In [3]:
import pandas as pd 
import numpy as np
from collections import defaultdict
import random

# 1번

In [4]:
class QLearningAgent:
    def __init__(self, actions):
        # 행동  = [0,1,2,3] 순서대로 상하좌우
        self.actions = actions
        self.learning_rate = 0.01
        self.discount_factor = 0.9
        self.epsilon = 0.9
        self.q_table = defaultdict(lambda: [0.0, 0.0, 0.0, 0.0])
        
    # <s, a, r, s'> 샘플로부터 큐함수 업데이트
    def learn(self, state, action, reward, next_state):
        q_1 = self.q_table[state][action]
        # 벨만 최적 방정식을 사용한 큐함수의 업데이트
        q_2 = reward + self.discount_factor * max(self.q_table[next_state])
        self.q_table[state][action] += self.learning_rate * (q_2 - q_1)
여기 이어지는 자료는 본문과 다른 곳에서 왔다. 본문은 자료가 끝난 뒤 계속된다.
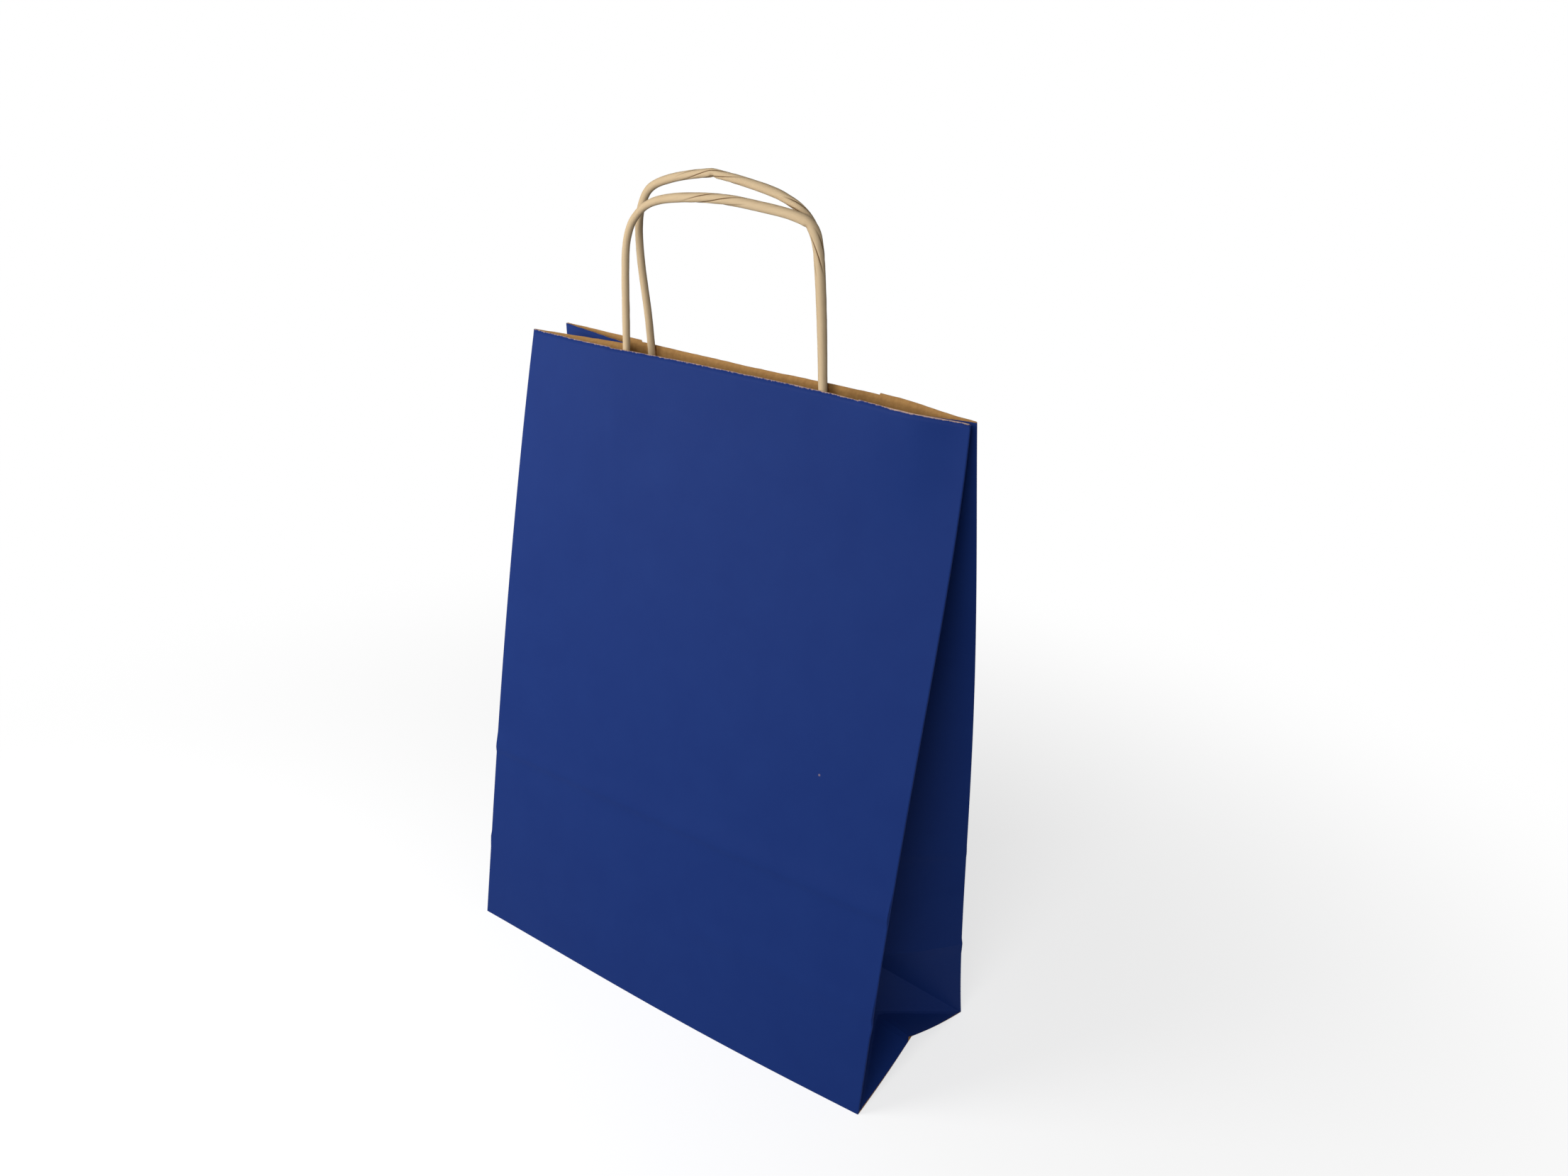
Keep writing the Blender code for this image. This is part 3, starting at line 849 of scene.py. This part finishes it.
    # What the paper's material reads
    length = add(tree, "ShaderNodeCombineXYZ", {2: along})
    on_paper = add(tree, "ShaderNodeVectorMath", {0: turned, 1: length}, operation="ADD")
    stored = add(tree, "GeometryNodeStoreNamedAttribute",
                 {"Geometry": shaped, "Name": "cord_place",
                  "Value": on_paper}, data_type="FLOAT_VECTOR", domain="POINT")
    # Strength of the painted shade: the opened folds, and the pinched underside at the kink
    dark = add(tree, "ShaderNodeMath", {0: opened, 1: pinch}, operation="MAXIMUM")
    stored = add(tree, "GeometryNodeStoreNamedAttribute",
                 {"Geometry": stored, "Name": "cord_fold_shade_amount", "Value": dark},
                 data_type="FLOAT", domain="POINT")
    stored = add(tree, "GeometryNodeStoreNamedAttribute",
                 {"Geometry": stored, "Name": "cord_kink_shade_amount", "Value": pinch},
                 data_type="FLOAT", domain="POINT")
    soft = add(tree, "GeometryNodeSetShadeSmooth", {0: stored})
    real = add(tree, "GeometryNodeRealizeInstances", {0: soft})
    painted = add(tree, "GeometryNodeSetMaterial",
                  {"Geometry": real, "Material": inputs["Paper"]})
    add(tree, "NodeGroupOutput", {0: painted})
    return tree


def swell_at(swell, route, point):
    """The cord's thickness beside its diameter: its legs keep that of the arch's ends."""
    start, end = route[0].x, route[-1].x
    shares, sizes = zip(*swell)
    return float(np.interp((point.x - start) / (end - start), shares, sizes))


def arch_length(route, step, point):
    """Distance along the route to the point of it nearest a point of the arch."""
    x, z = point[0], MOUTH_HEIGHT + point[1]
    nearest = min(range(len(route)), key=lambda k: math.hypot(route[k].x - x, route[k].z - z))
    return nearest * step


def make_handle(name, outward, arch, lean, swell, openings, kink, start, tree, paper):
    step = 0.0015
    route = smooth_points(handle_route(outward, arch, lean), step)
    curve = bpy.data.curves.new(name + "_path", "CURVE")
    curve.dimensions = "3D"
    spline = curve.splines.new("POLY")
    spline.points.add(len(route) - 1)
    spline.points.foreach_set("co", [v for p in route for v in (*p, 1.0)])
    spline.points.foreach_set("radius", [swell_at(swell, route, p) for p in route])
    path = link_object(name + "_path", curve)
    cord = path.modifiers.new("cord", "NODES")
    cord.node_group = tree
    sockets = {item.name: item.identifier for item in tree.interface.items_tree
               if item.in_out == "INPUT"}
    (first, first_reach), (second, second_reach) = openings
    for label, value in (("Radius", CORD_DIAMETER / 2), ("Twist per metre", TWIST_PER_METRE),
                         ("Twist start", start), ("First opening", arch_length(route, step, first)),
                         ("First reach", first_reach),
                         ("Second opening", arch_length(route, step, second)),
                         ("Second reach", second_reach), ("Fold depth", 0.00022),
                         ("Kink", arch_length(route, step, kink)), ("Shape seed", start * 3.1),
                         ("Paper", paper)):
        cord[sockets[label]] = value
    bpy.context.view_layer.update()
    mesh = bpy.data.meshes.new_from_object(
        path.evaluated_get(bpy.context.evaluated_depsgraph_get()))
    bpy.data.objects.remove(path)
    return link_object(name, mesh)


def make_patch(name, outward, arch, paper):
    """A strip that lies flat on the panel and rises in a channel over each cord."""
    legs = (arch[0][0], arch[-1][0])
    centre = (legs[0] + legs[1]) / 2
    xs = np.linspace(centre - PATCH_WIDTH / 2, centre + PATCH_WIDTH / 2, 129)
    top = MOUTH_HEIGHT - PATCH_DROP
    sheet = Sheet()
    rows = []
    for z in np.linspace(top - PATCH_HEIGHT, top, 25):
        row = []
        for x in xs:
            channel = hump(min(abs(x - leg) for leg in legs), CHANNEL_REACH)
            distance = GAP + 0.0003 + (CORD_DIAMETER + GAP) * channel
            row.append(Vector((x, panel_inside(outward, x, z, distance), z)))
        rows.append(sheet.add(row, [(p.x, p.z) for p in row]))
    sheet.weave(rows)
    return paper_piece(name, sheet, (0, outward, 0), (paper,))


# Materials

def start_material(name, level):
    """A matt surface: level is how strongly it reflects beside a plain dielectric at 0.5."""
    material = bpy.data.materials.new(name)
    material.use_nodes = True
    tree = material.node_tree
    tree.nodes.clear()
    shader = add(tree, "ShaderNodeBsdfPrincipled", {"Metallic": 0.0, "IOR": 1.45,
                                                    "Specular IOR Level": level})
    add(tree, "ShaderNodeOutputMaterial", {"Surface": shader})
    return material, tree, shader


def cover(material, shader, colour, rough, height, strength):
    """Gives the shader its colour, roughness and fine bump, and returns the material."""
    tree = material.node_tree
    bump = add(tree, "ShaderNodeBump",
               {"Height": height, "Strength": strength, "Distance": BUMP_DEPTH})
    give(tree, shader, {"Base Color": colour, "Roughness": rough, "Normal": bump})
    return material


def blue_flexo_print():
    """Flexographic ink on kraft: matt, slightly cloudy, with fine fibre, rubbed at its edges."""
    material, tree, shader = start_material("blue_flexo_print_on_kraft", 0.17)
    place = add(tree, "ShaderNodeTexCoord").outputs["Object"]
    cloud = add(tree, "ShaderNodeTexNoise", {"Vector": place, "Scale": 45.0, "Detail": 3.0,
                                             "Roughness": 0.6})
    # Fibres are 0.03 mm wide, and are drawn 1 mm wide so that they show.
    grain = add(tree, "ShaderNodeTexNoise", {"Vector": place, "Scale": 900.0, "Detail": 3.0,
                                             "Roughness": 0.65})
    mixed = add(tree, "ShaderNodeMath", {0: grain, 1: 0.5, 2: cloud}, operation="MULTIPLY_ADD")
    tone = add(tree, "ShaderNodeMapRange", {"Value": mixed, "From Min": 0.45,
                                            "From Max": 1.05})
    ink = add(tree, "ShaderNodeMix", {0: tone, 6: linear(BLUE_PRINT), 7: linear(BLUE_PRINT_WORN)},
              data_type="RGBA").outputs[2]
    # The ink has come off along the sawn mouth and the ends of the base, and in one fleck.
    apart = add(tree, "ShaderNodeAttribute", attribute_name="from_worn_edge").outputs["Fac"]
    ragged = add(tree, "ShaderNodeMath", {0: grain, 1: 0.0011, 2: apart},
                 operation="MULTIPLY_ADD")
    rubbed = add(tree, "ShaderNodeMapRange", {"Value": ragged, "From Min": 0.00070,
                                              "From Max": 0.00105, "To Min": 0.85,
                                              "To Max": 0.0})
    fleck = (FLECK[0], panel_surface(-1, FLECK[0], FLECK[1] / MOUTH_HEIGHT), FLECK[1])
    fleck = add(tree, "ShaderNodeVectorMath", {0: place, 1: fleck}, operation="DISTANCE")
    fleck = add(tree, "ShaderNodeMapRange", {"Value": fleck.outputs["Value"],
                                             "From Min": 0.0002, "From Max": 0.0007,
                                             "To Min": 0.35, "To Max": 0.0})
    bare = add(tree, "ShaderNodeMath", {0: rubbed, 1: fleck}, operation="MAXIMUM")
    colour = add(tree, "ShaderNodeMix", {0: bare, 6: ink, 7: linear(KRAFT_EDGE)},
                 data_type="RGBA").outputs[2]
    rough = add(tree, "ShaderNodeMapRange", {"Value": grain, "To Min": 0.55, "To Max": 0.70})
    return cover(material, shader, colour, rough, grain, 0.35)


def brown_kraft(name, pale, dark):
    """Unprinted kraft: its fibres and ribs give the eye a warm, dull, faintly streaked brown."""
    material, tree, shader = start_material(name, 0.15)
    place = add(tree, "ShaderNodeAttribute", attribute_name="sheet_place").outputs["Vector"]
    long = add(tree, "ShaderNodeMapping", {"Vector": place, "Scale": (1.0, 0.08, 1.0)})
    ribs = add(tree, "ShaderNodeTexNoise", {"Vector": long, "Scale": 1 / KRAFT_RIB, "Detail": 2.0,
                                            "Roughness": 0.5})
    grain = add(tree, "ShaderNodeTexNoise", {"Vector": place, "Scale": 700.0, "Detail": 3.0,
                                             "Roughness": 0.6})
    blend = add(tree, "ShaderNodeMath", {0: ribs, 1: 0.8, 2: grain},
                operation="MULTIPLY_ADD")
    tone = add(tree, "ShaderNodeMapRange", {"Value": blend, "From Min": 0.50,
                                            "From Max": 1.30})
    paper = add(tree, "ShaderNodeMix", {0: tone, 6: linear(dark), 7: linear(pale)},
                data_type="RGBA").outputs[2]
    return cover(material, shader, paper, 0.8, blend, 0.3)


def cord_paper():
    """Twisted kraft cord: pale and dull, with slanting fibres, and painted shade in its fold lines
    where the twist has opened and under its kink.
    """
    material, tree, shader = start_material("twisted_kraft_cord", 0.15)
    place = add(tree, "ShaderNodeAttribute", attribute_name="cord_place").outputs["Vector"]
    opened = add(tree, "ShaderNodeAttribute", attribute_name="cord_fold_shade_amount").outputs["Fac"]
    pinch = add(tree, "ShaderNodeAttribute", attribute_name="cord_kink_shade_amount").outputs["Fac"]
    stretch = add(tree, "ShaderNodeMapping", {"Vector": place, "Scale": (1.0, 1.0, 0.10)})
    fibre = add(tree, "ShaderNodeTexNoise", {"Vector": stretch, "Scale": 800.0,
                                             "Detail": 1.0, "Roughness": 0.5})
    paper = add(tree, "ShaderNodeMix", {0: fibre, 6: linear(CORD_DARK), 7: linear(CORD_PALE)},
                data_type="RGBA").outputs[2]
    # Painted shade: the fold lines darken where the twist has opened, and the underside darkens at
    # the kink
    fold = add(tree, "ShaderNodeMapRange", {"Value": off_fold(tree, place), "From Min": 1.5e-7,
                                            "From Max": 6.5e-7, "To Min": 1.0,
                                            "To Max": 0.0})
    fold = add(tree, "ShaderNodeMath", {0: fold, 1: opened}, operation="MULTIPLY")
    dark = add(tree, "ShaderNodeMath", {0: pinch, 1: 0.6, 2: fold}, operation="MULTIPLY_ADD",
               use_clamp=True)
    paper_with_painted_fold_shade = add(tree, "ShaderNodeMix", {0: dark, 6: paper, 7: linear(CORD_PAINTED_FOLD_SHADE)},
                 data_type="RGBA").outputs[2]
    return cover(material, shader, paper_with_painted_fold_shade, 0.75, fibre, 0.06)


# Stage

def make_floor():
    """A white floor: the camera sees it white, with the bag's shadow kept round its foot."""
    mesh = bpy.data.meshes.new("studio_floor")
    size = 4.0
    mesh.from_pydata([(-size, -size, 0), (size, -size, 0), (size, size, 0), (-size, size, 0)],
                     [], [(0, 1, 2, 3)])
    material, tree, shader = start_material("white_studio_floor", 0.0)
    give(tree, shader, {"Base Color": linear(FLOOR_GREY), "Roughness": 0.9})
    seen = seen_ray(tree)
    place = add(tree, "ShaderNodeTexCoord").outputs["Object"]
    far = add(tree, "ShaderNodeVectorMath", {0: place}, operation="LENGTH").outputs["Value"]
    near = add(tree, "ShaderNodeMapRange", {"Value": far, "From Min": 0.16, "From Max": 0.60,
                                            "To Min": 0.5, "To Max": 0.0},
               interpolation_type="SMOOTHSTEP")
    own = add(tree, "ShaderNodeMath", {0: near, 1: -FLOOR_LIGHT, 2: 1.0},
              operation="MULTIPLY_ADD")
    white = add(tree, "ShaderNodeEmission", {"Color": linear(WHITE),
                                             "Strength": own})
    lit = add(tree, "ShaderNodeBsdfDiffuse", {"Color": near})
    shown = add(tree, "ShaderNodeAddShader", {0: white, 1: lit})
    both = add(tree, "ShaderNodeMixShader", {0: seen, 1: shader, 2: shown})
    output = next(node for node in tree.nodes if node.type == "OUTPUT_MATERIAL")
    tree.links.new(both.outputs[0], output.inputs["Surface"])
    mesh.materials.append(material)
    floor = link_object("studio_floor", mesh)


def seen_ray(tree):
    """1 where the camera, a reflection or clear material looks, and 0 for light that bounces."""
    path = add(tree, "ShaderNodeLightPath").outputs
    seen = add(tree, "ShaderNodeMath", {0: path["Is Camera Ray"], 1: path["Is Glossy Ray"]},
               operation="MAXIMUM")
    return add(tree, "ShaderNodeMath", {0: seen, 1: path["Is Transmission Ray"]},
               operation="MAXIMUM")


def make_world():
    world = bpy.data.worlds.new("studio")
    bpy.context.scene.world = world
    world.use_nodes = True
    tree = world.node_tree
    tree.nodes.clear()
    room = add(tree, "ShaderNodeBackground", {"Color": linear(WHITE), "Strength": 0.10})
    white = add(tree, "ShaderNodeBackground", {"Color": linear(WHITE), "Strength": 1.0})
    both = add(tree, "ShaderNodeMixShader",
               {0: seen_ray(tree), 1: room, 2: white})
    add(tree, "ShaderNodeOutputWorld", {"Surface": both})


def make_lamp(name, place, size, power):
    lamp = bpy.data.lights.new(name, "AREA")
    lamp.shape = "DISK"
    lamp.size = size
    lamp.energy = power
    item = link_object(name, lamp)
    item.location = place
    item.rotation_euler = (Vector(LAMP_AIM) - Vector(place)).to_track_quat("-Z", "Y").to_euler()


def make_camera():
    yaw, pitch, roll = CAMERA_YAW, CAMERA_PITCH, CAMERA_ROLL
    ahead = Vector((-math.sin(yaw) * math.cos(pitch), math.cos(yaw) * math.cos(pitch),
                    -math.sin(pitch)))
    level = Vector((math.cos(yaw), math.sin(yaw), 0.0))
    above = level.cross(ahead)
    right = level * math.cos(roll) + above * math.sin(roll)
    up = above * math.cos(roll) - level * math.sin(roll)
    camera = bpy.data.cameras.new("camera")
    camera.sensor_width = SENSOR_WIDTH
    camera.lens = SENSOR_WIDTH * FOCAL_PIXELS / PHOTO_WIDTH
    camera.clip_start = 0.01
    item = link_object("camera", camera)
    turn = Matrix((right, up, -ahead)).transposed().to_4x4()
    item.matrix_world = Matrix.Translation(CAMERA_PLACE) @ turn
    bpy.context.scene.camera = item


def main():
    print_blue = blue_flexo_print()
    inside = brown_kraft("brown_kraft_inside", KRAFT_INSIDE, KRAFT_FIBRE)
    edge = brown_kraft("cut_kraft_edge", CUT_PAPER, KRAFT_INSIDE)
    strip = brown_kraft("glued_kraft_strip", KRAFT_INSIDE, KRAFT_FIBRE)
    cord = cord_paper()
    printed = (print_blue, inside, edge)

    bag = paper_piece("bag_sheet", make_sheet(), (0, -1, 0), printed)
    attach(bag, "root")
    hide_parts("bag")

    flaps = Sheet()
    for flap in (FRONT_FLAP, BACK_FLAP):
        add_flap(flaps, *flap)
    base = paper_piece("glued_base_flaps", flaps, (0, 0, -1), printed)
    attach(base, "root")

    tree = cord_tree()
    for name, outward, arch, lean, swell, openings, kink, start in (
            ("front_twisted_handle", -1, FRONT_ARCH, FRONT_HANDLE_LEAN, FRONT_SWELL,
             FRONT_OPENINGS, FRONT_KINK, 0.0),
            ("back_twisted_handle", 1, BACK_ARCH, BACK_HANDLE_LEAN, BACK_SWELL,
             BACK_OPENINGS, BACK_KINK, 0.6)):
        handle = make_handle(name, outward, arch, lean, swell, openings, kink, start, tree, cord)
        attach(handle, "root")
        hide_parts("front_handle" if outward < 0 else "back_handle")
    for name, outward, arch in (("front_glued_strip", -1, FRONT_ARCH),
                                ("back_glued_strip", 1, BACK_ARCH)):
        patch = make_patch(name, outward, arch, strip)
        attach(patch, "root")
        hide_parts("front_handle_patch" if outward < 0 else "back_handle_patch")

    make_floor()
    make_world()
    for lamp in LAMPS:
        make_lamp(*lamp)
    make_camera()
    bpy.context.scene.view_settings.view_transform = "Standard"


main()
    # 큐함수에 의거하여 입실론 탐욕 정책에 따라서 행동을 반환
    def get_action(self, state):
        if np.random.rand() > self.epsilon:
            # 무작위 행동 반환
            action = np.random.choice(self.actions)
        else:
            # 큐함수에 따른 행동 반환
            state_action = self.q_table[state]
            action = self.arg_max(state_action)
        return action

# 2번 - 코랩으로 한 듯

In [None]:
from tensorflow import keras
from keras import models
from keras import layers
from tensorflow.python.keras.backend import relu, sigmoid
from tensorflow.python.keras.models import Sequential
from ReplayMemory import ReplayMemory
import numpy as np
from ReplayMemory import ReplayMemory

In [None]:
class DQNAgent(object):
    def __init__(self, batch_size=100, gamma=0.9):
        # 학습에 사용할 model과 target_model을 설정한다
        self.model = self._create_model()
        self.target_model = self._create_model()
        # 처음에는 두 모델을 동일 weight로 설정해준다
        self.target_model.set_weights(self.model.get_weights())
        self.replayMemory = ReplayMemory()
        self.gamma = gamma  # 감마, 클수록 미래의 이익을 고려한다
        self.batch_size = batch_size
        self.callbacks = [
            keras.callbacks.TensorBoard(
                log_dir="my_log_dir",
                histogram_freq=1,
                embeddings_freq=1,
            )
        ]

    def _create_model(self) -> Sequential:
        model = models.Sequential()
        model.add(layers.Dense(10, activation=relu, input_shape=(4,)))
        model.add(layers.Dense(10, activation=relu))
        model.add(layers.Dense(2))
        model.compile(optimizer="rmsprop", loss="mse")
        return model

    def forward(self, data):
        return self.model.predict(data)

    # replayMemory를 이용해 Agent를 학습
    def train(self):

        # replayMemory에 저장된 experience의 개수는 2000개 이상이어야 함
        if 2000 > len(self.replayMemory):
            return

        # batch_size만큼 샘플링한다
        # (cur_state, action, reward, done, info, next_state) : list
        samples = self.replayMemory.sample(self.batch_size)
        # batch data를 생성한다

        current_states = np.stack([sample[0] for sample in samples])
        current_q = self.model.predict(current_states)
        next_states = np.stack([sample[5] for sample in samples])
        next_q = self.target_model.predict(next_states)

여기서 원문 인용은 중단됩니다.